▼

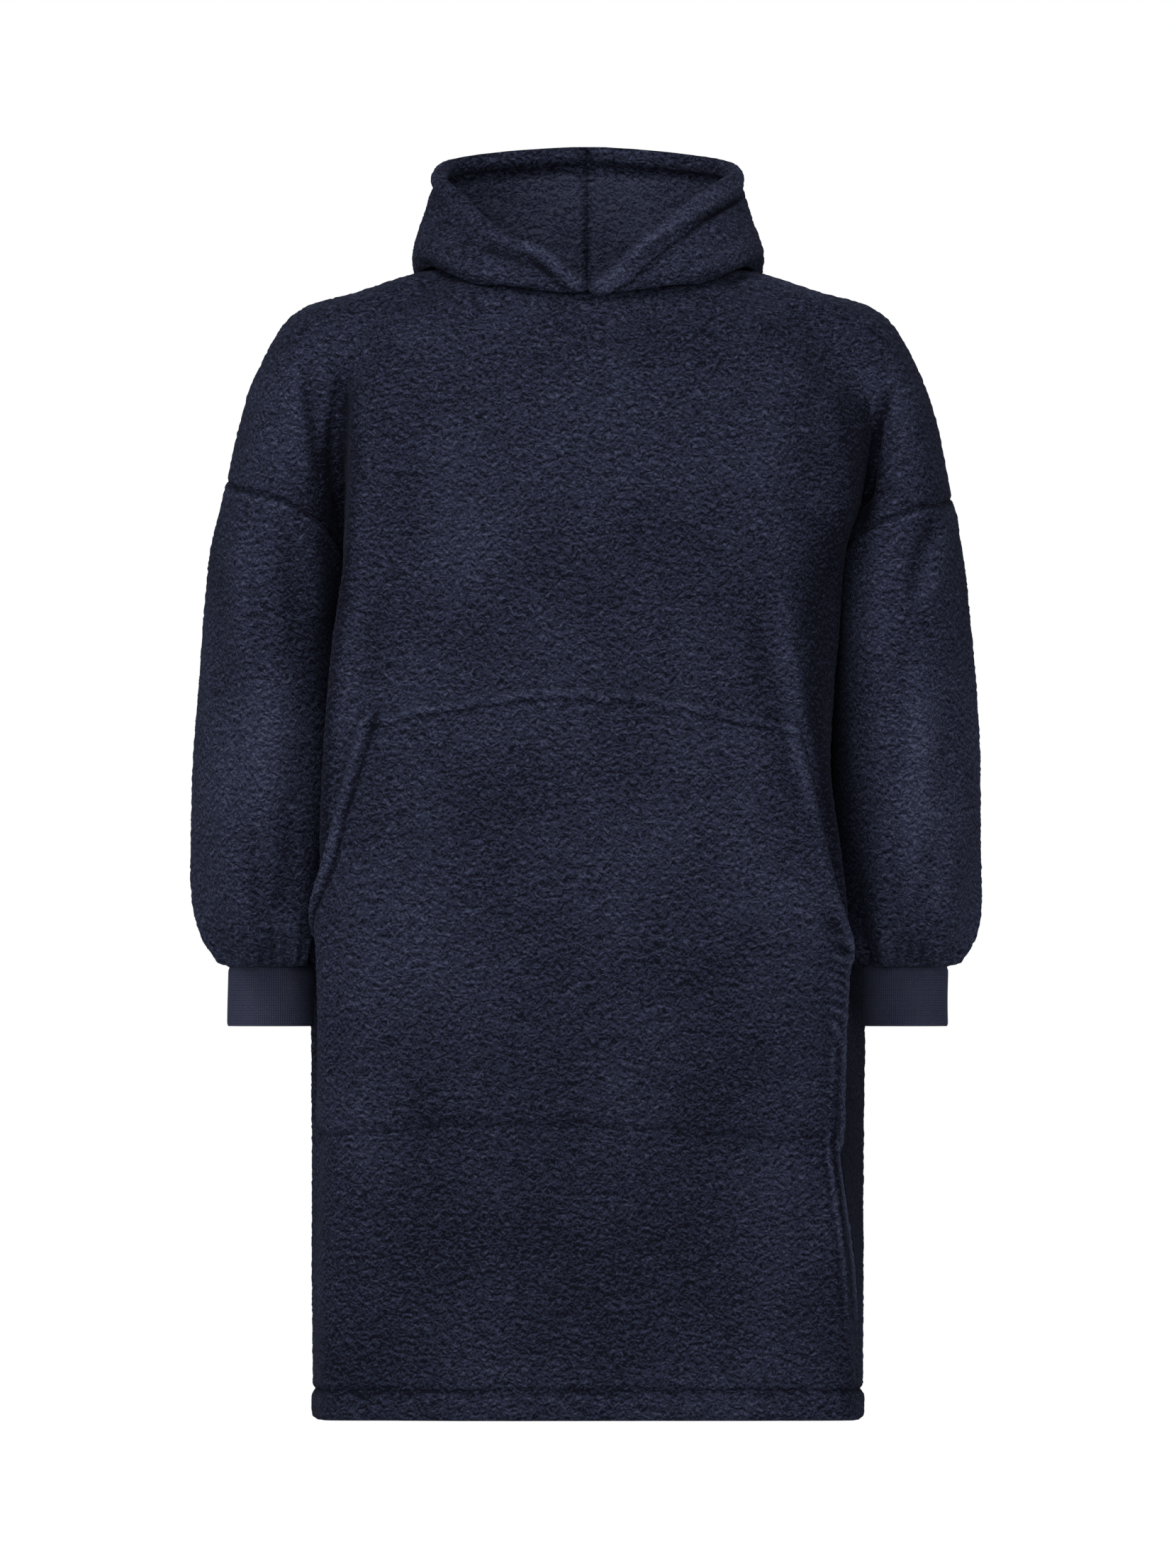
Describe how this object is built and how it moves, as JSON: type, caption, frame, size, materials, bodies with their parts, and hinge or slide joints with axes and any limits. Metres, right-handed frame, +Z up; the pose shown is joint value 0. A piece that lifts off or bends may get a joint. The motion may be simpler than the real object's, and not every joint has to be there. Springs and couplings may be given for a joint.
{
  "type": "wearable blanket hoodie",
  "caption": "Knee-length hooded blanket of teddy fleece in its worn form, with balloon sleeves, rib cuffs, an open hood and a wide front pocket.",
  "frame": {"origin": "middle of the neck base, level with the inner ends of the shoulder seams, where the wearer's neck is", "axes": "+Z up along the wearer, -Y to the wearer's front, +X to the right as seen from the front"},
  "size_m": [0.658, 0.3368, 1.0578],
  "materials": {
    "teddy_fleece": "curly navy pile, matt",
    "rib_knit": "fine navy rib knit, matt"
  },
  "bodies": {
    "root": {"front": "teddy_fleece", "back": "teddy_fleece", "sleeve_left": "teddy_fleece", "sleeve_right": "teddy_fleece", "cuff_left": "rib_knit", "cuff_right": "rib_knit", "hood_left": "teddy_fleece", "hood_right": "teddy_fleece", "pocket": "teddy_fleece"}
  },
  "joints": []
}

▲

EXERCISE BRIEF
Copy out the whole listing exactly.

SOLVED EXERCISE
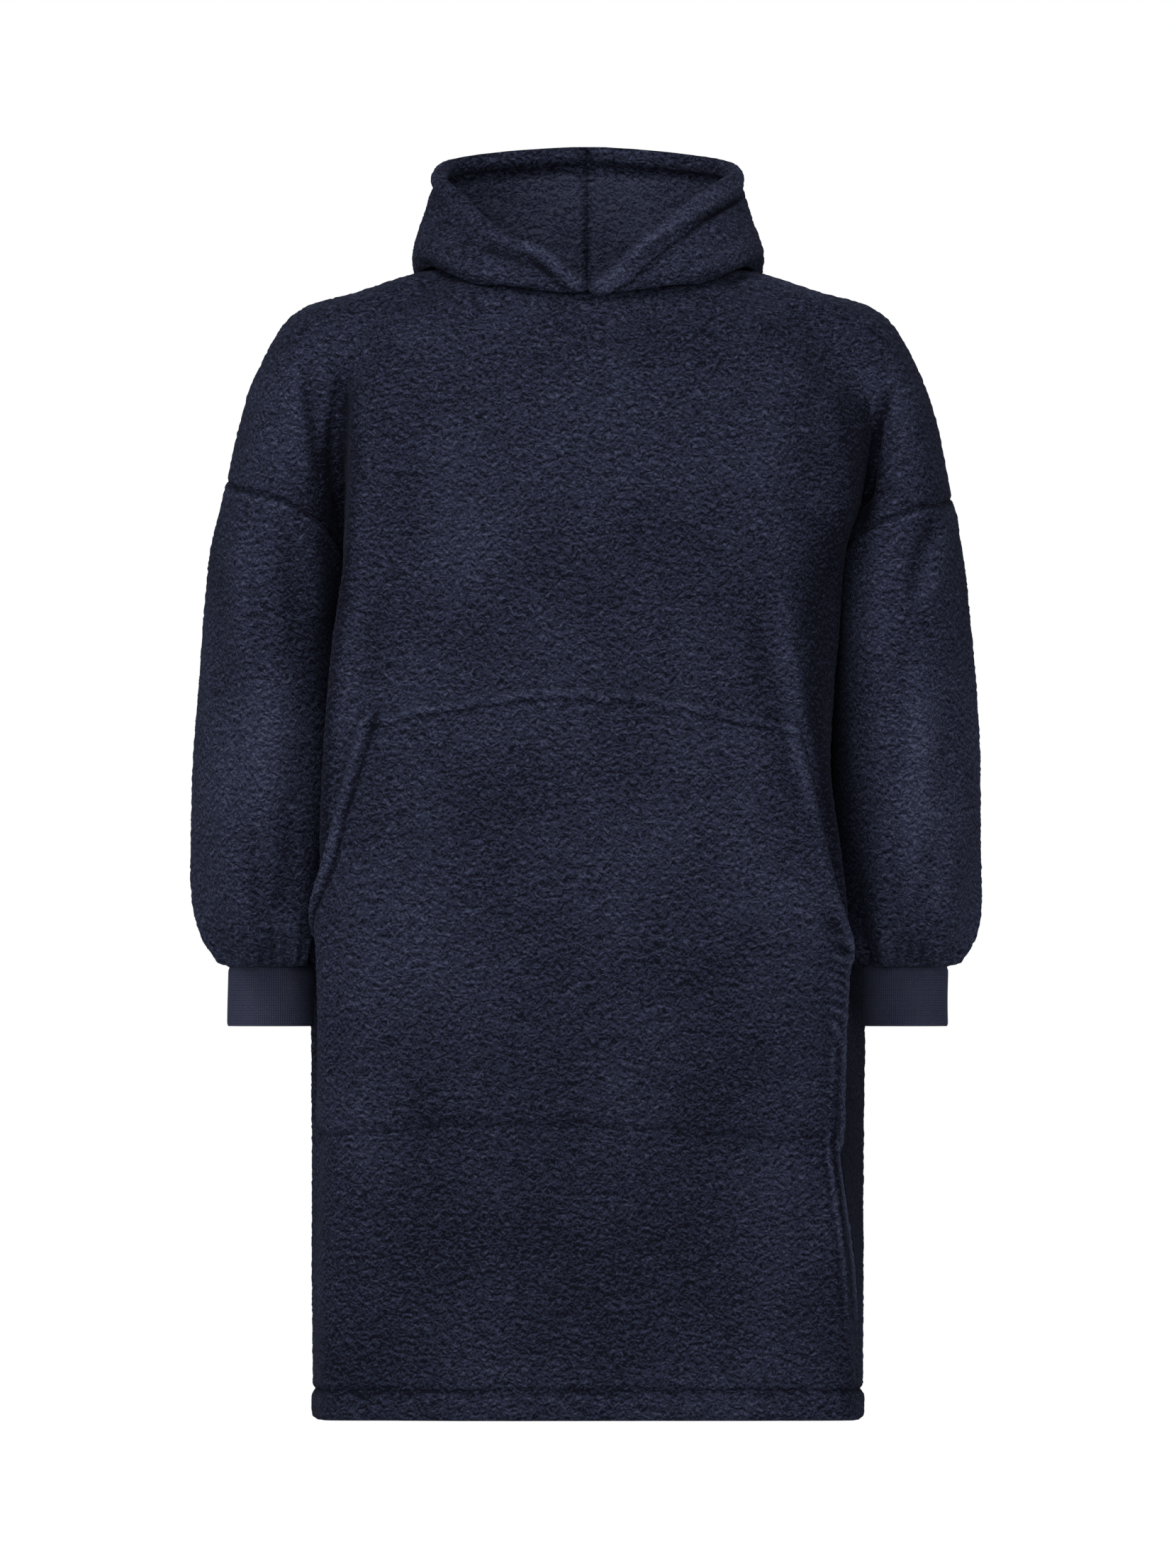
Describe how this object is built and how it moves, as JSON: type, caption, frame, size, materials, bodies with their parts, and hinge or slide joints with axes and any limits. Metres, right-handed frame, +Z up; the pose shown is joint value 0. A piece that lifts off or bends may get a joint. The motion may be simpler than the real object's, and not every joint has to be there. Springs and couplings may be given for a joint.
{
  "type": "wearable blanket hoodie",
  "caption": "Knee-length hooded blanket of teddy fleece in its worn form, with balloon sleeves, rib cuffs, an open hood and a wide front pocket.",
  "frame": {"origin": "middle of the neck base, level with the inner ends of the shoulder seams, where the wearer's neck is", "axes": "+Z up along the wearer, -Y to the wearer's front, +X to the right as seen from the front"},
  "size_m": [0.658, 0.3368, 1.0578],
  "materials": {
    "teddy_fleece": "curly navy pile, matt",
    "rib_knit": "fine navy rib knit, matt"
  },
  "bodies": {
    "root": {"front": "teddy_fleece", "back": "teddy_fleece", "sleeve_left": "teddy_fleece", "sleeve_right": "teddy_fleece", "cuff_left": "rib_knit", "cuff_right": "rib_knit", "hood_left": "teddy_fleece", "hood_right": "teddy_fleece", "pocket": "teddy_fleece"}
  },
  "joints": []
}